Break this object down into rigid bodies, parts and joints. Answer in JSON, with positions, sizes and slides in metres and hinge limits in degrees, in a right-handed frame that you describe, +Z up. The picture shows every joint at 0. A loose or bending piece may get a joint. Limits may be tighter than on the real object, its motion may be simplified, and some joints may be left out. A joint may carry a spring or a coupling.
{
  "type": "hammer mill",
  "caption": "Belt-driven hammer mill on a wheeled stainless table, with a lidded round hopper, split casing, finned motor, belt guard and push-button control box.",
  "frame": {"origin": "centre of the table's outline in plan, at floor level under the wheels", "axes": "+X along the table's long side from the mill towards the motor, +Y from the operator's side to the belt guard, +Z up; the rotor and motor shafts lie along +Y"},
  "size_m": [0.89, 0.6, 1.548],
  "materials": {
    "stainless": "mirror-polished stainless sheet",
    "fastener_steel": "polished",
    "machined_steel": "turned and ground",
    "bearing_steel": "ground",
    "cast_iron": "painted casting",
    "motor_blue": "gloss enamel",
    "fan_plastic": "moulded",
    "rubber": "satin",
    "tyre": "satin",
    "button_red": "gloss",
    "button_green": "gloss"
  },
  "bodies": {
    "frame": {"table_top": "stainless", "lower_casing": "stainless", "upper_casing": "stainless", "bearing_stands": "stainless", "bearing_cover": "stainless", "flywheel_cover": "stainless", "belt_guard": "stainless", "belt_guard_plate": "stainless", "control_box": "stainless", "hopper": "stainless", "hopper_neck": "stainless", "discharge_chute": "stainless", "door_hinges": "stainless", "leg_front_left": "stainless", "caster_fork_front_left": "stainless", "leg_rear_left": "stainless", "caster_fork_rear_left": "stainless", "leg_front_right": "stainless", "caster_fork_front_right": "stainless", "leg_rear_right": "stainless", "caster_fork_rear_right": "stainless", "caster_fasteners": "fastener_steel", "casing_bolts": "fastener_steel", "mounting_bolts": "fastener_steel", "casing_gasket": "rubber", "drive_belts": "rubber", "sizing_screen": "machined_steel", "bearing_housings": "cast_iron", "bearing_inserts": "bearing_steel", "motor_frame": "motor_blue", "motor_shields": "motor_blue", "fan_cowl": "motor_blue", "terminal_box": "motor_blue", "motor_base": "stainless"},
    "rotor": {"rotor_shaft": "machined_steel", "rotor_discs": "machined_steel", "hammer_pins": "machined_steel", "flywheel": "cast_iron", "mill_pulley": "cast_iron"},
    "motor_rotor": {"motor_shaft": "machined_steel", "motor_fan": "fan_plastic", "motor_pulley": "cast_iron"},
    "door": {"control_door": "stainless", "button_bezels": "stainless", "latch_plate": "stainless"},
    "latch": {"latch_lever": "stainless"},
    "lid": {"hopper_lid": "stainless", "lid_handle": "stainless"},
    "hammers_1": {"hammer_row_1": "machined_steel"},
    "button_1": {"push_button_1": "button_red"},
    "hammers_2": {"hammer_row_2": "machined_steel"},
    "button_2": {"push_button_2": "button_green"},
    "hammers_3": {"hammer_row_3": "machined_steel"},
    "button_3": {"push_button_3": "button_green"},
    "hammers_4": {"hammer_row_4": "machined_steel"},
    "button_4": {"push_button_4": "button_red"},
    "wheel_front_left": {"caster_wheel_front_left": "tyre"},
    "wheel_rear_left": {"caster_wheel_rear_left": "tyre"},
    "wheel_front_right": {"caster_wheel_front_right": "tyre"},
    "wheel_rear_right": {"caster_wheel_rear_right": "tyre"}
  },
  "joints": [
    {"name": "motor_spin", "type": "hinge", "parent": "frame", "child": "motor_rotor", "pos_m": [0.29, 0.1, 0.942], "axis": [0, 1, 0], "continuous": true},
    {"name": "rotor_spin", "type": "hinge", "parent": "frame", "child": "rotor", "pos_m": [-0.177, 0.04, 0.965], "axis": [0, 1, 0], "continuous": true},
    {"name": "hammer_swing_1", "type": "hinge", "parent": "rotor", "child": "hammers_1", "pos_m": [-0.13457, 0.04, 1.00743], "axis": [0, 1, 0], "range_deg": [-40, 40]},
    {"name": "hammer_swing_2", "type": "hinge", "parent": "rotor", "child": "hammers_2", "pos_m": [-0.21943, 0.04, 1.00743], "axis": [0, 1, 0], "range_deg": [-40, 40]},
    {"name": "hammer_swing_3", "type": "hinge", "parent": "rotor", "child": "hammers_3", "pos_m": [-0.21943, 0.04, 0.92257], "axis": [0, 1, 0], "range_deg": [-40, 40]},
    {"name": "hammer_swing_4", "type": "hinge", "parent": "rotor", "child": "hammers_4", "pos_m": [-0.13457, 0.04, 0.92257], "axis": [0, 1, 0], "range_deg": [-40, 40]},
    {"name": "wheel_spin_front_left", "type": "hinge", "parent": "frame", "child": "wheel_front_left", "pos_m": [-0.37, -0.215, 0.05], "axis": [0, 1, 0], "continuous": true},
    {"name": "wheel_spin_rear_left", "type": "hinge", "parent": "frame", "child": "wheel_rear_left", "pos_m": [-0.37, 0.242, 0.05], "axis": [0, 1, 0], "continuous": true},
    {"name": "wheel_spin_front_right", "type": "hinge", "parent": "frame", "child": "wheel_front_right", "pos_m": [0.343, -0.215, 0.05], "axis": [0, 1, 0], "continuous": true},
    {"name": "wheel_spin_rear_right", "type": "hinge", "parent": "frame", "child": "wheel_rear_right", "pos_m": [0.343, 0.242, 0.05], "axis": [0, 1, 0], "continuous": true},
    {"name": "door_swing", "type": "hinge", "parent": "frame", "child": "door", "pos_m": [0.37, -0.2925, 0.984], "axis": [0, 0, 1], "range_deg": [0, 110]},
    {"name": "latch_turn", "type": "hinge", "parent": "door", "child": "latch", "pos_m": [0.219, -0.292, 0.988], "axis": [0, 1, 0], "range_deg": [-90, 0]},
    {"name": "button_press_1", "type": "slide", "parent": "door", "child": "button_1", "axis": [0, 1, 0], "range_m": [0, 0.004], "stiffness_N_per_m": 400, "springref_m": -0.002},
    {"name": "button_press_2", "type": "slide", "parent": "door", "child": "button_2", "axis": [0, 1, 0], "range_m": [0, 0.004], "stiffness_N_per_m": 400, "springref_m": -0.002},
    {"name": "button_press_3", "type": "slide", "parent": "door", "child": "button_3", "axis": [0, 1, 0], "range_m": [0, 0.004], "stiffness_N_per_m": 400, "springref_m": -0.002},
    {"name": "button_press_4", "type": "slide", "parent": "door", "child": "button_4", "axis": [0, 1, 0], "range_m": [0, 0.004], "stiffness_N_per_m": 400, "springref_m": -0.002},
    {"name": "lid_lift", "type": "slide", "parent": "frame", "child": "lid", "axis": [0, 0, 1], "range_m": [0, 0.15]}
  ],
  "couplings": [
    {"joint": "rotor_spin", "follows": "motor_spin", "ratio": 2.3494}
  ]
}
...
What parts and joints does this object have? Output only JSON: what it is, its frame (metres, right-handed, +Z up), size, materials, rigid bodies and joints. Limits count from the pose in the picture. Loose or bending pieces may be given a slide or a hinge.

Exercise directions:
Which lines hold the string "bodies"? List them all.

Reply to the exercise:
Break this object down into rigid bodies, parts and joints. Answer in JSON, with positions, sizes and slides in metres and hinge limits in degrees, in a right-handed frame that you describe, +Z up. The picture shows every joint at 0. A loose or bending piece may get a joint. Limits may be tighter than on the real object, its motion may be simplified, and some joints may be left out. A joint may carry a spring or a coupling.
  "bodies": {
What parts and joints does this object have? Output only JSON: what it is, its frame (metres, right-handed, +Z up), size, materials, rigid bodies and joints. Limits count from the pose in the picture. Loose or bending pieces may be given a slide or a hinge.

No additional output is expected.